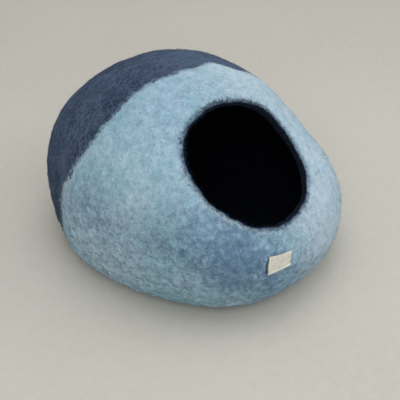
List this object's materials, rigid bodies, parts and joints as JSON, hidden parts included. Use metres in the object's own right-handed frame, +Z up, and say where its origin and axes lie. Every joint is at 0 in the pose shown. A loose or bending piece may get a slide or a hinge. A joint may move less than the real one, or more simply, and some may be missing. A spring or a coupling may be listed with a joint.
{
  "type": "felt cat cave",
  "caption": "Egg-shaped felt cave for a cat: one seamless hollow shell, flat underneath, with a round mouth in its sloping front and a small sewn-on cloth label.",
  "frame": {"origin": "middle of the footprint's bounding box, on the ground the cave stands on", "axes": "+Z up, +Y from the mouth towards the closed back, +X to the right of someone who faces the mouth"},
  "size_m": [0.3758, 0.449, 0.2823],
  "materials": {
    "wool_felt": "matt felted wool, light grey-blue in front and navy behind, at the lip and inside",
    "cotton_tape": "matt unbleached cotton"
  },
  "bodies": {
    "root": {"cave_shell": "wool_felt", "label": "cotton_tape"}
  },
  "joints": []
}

_ _ _ _ _ _ _

### [Short problem]
Reproduce every line of the material above exactly.

### [Completed task]
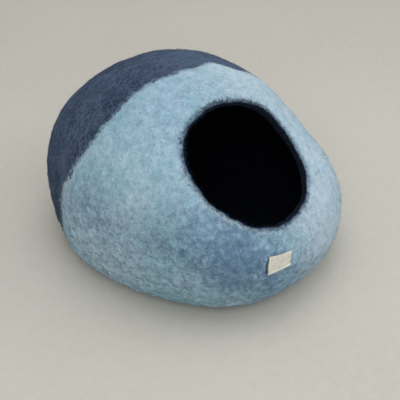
List this object's materials, rigid bodies, parts and joints as JSON, hidden parts included. Use metres in the object's own right-handed frame, +Z up, and say where its origin and axes lie. Every joint is at 0 in the pose shown. A loose or bending piece may get a slide or a hinge. A joint may move less than the real one, or more simply, and some may be missing. A spring or a coupling may be listed with a joint.
{
  "type": "felt cat cave",
  "caption": "Egg-shaped felt cave for a cat: one seamless hollow shell, flat underneath, with a round mouth in its sloping front and a small sewn-on cloth label.",
  "frame": {"origin": "middle of the footprint's bounding box, on the ground the cave stands on", "axes": "+Z up, +Y from the mouth towards the closed back, +X to the right of someone who faces the mouth"},
  "size_m": [0.3758, 0.449, 0.2823],
  "materials": {
    "wool_felt": "matt felted wool, light grey-blue in front and navy behind, at the lip and inside",
    "cotton_tape": "matt unbleached cotton"
  },
  "bodies": {
    "root": {"cave_shell": "wool_felt", "label": "cotton_tape"}
  },
  "joints": []
}